Through her materials – primarily a mixture of cement, iron oxide, rods and nails – she created distinctive forms that communicate the relationship between matter and void; weight and weightlessness; containment and release. Though many of her works are modest in scale, they have an immensely powerful presence.

This collection of texts and images provides a range of perspectives on, and a thorough contextual overview of, Jevrić’s work from some of the UK’s most influential sculptors, alongside prominent art historians from the former Yugoslavia. It was produced in celebration of Jevrić's exhibitions at London art platforms PEER (28 June–14 September 2019) and Handel Street Projects (28 June–13 December 2019), along with the acquisition of nine of her sculptures by Tate Modern.
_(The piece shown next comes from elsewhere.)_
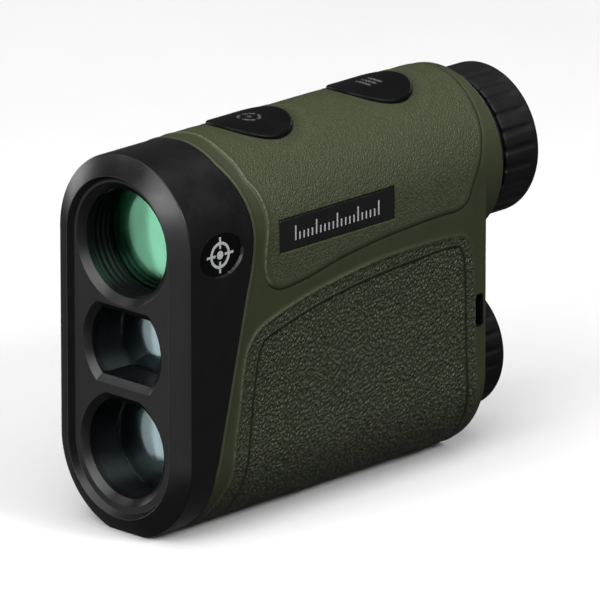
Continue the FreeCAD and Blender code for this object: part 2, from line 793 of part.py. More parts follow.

Ingrid Swenson MBE was Director of the influential and community-based independent art platform PEER from 1998 until 2021. She was awarded the MBE in 2018 for services to the arts in East London. Fedja Klikovac is a Montenegrin artist and art historian and, more recently, a gallerist and curator. He is the Director of Handel Street Projects, a London-based platform for new British and international contemporary art. Dame Phyllida Barlow RA is a British sculptor and professor emerita of the Slade School of Art, where she taught for over 40 years. She represented Great Britain at the 2017 Venice Biennale and was awarded a DBE in 2021 for services to art. Richard Deacon RA is one of the UK's leading sculptors, and taught in art schools in the UK and abroad from 1977-1992. The Welsh-born artist won the Turner Prize in 1987 and represented Wales at the 2007 Venice Biennale. He was given a CBE in 1999, having been previously awarded the Chevalier de l'Ordre des Arts et des Lettres. Dr Ješa Denegri is a widely published Serbian art historian and critic. Born in what is now Croatia, he worked as a curator at the Museum of Contemporary Art Belgrade from 1965-1991, after which he served as a Professor of Philosophy. Joan Key is an artist, curator and writer living and working in London. Primarily known as a painter and printmaker, she has recently collaborated with musicians, composers and animators.